Set exercise
Report the count of lines that carry the string "with", and add nothing.

Supplied data
● ● ● ●
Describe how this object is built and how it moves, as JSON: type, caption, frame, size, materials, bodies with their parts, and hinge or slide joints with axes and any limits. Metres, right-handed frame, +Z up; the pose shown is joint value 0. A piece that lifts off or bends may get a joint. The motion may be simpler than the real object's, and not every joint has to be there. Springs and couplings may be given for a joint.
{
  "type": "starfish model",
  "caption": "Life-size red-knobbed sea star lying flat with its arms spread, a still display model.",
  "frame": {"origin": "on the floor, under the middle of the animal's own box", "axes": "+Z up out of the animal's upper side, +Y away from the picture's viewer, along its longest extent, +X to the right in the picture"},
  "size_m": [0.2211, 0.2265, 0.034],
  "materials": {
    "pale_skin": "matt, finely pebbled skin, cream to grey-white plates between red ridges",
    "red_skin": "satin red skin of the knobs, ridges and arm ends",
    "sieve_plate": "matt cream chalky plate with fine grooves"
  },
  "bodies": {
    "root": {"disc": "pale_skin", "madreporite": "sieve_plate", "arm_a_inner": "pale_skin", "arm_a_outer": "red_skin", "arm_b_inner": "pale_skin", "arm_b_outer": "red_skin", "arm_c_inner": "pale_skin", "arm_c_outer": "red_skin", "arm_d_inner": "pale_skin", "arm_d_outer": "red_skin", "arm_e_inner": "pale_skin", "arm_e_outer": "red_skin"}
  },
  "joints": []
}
● ● ● ●
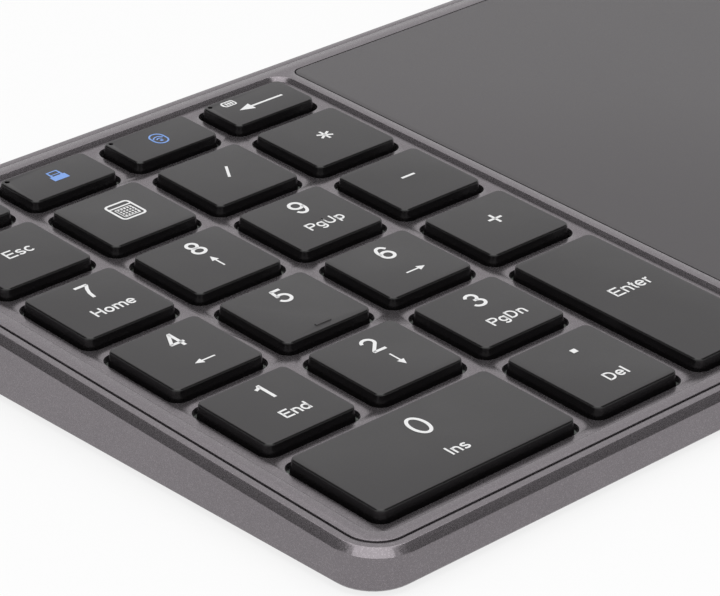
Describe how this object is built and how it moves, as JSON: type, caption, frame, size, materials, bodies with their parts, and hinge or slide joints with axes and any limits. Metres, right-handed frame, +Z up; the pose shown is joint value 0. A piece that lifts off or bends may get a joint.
● ● ● ●
Written solution
4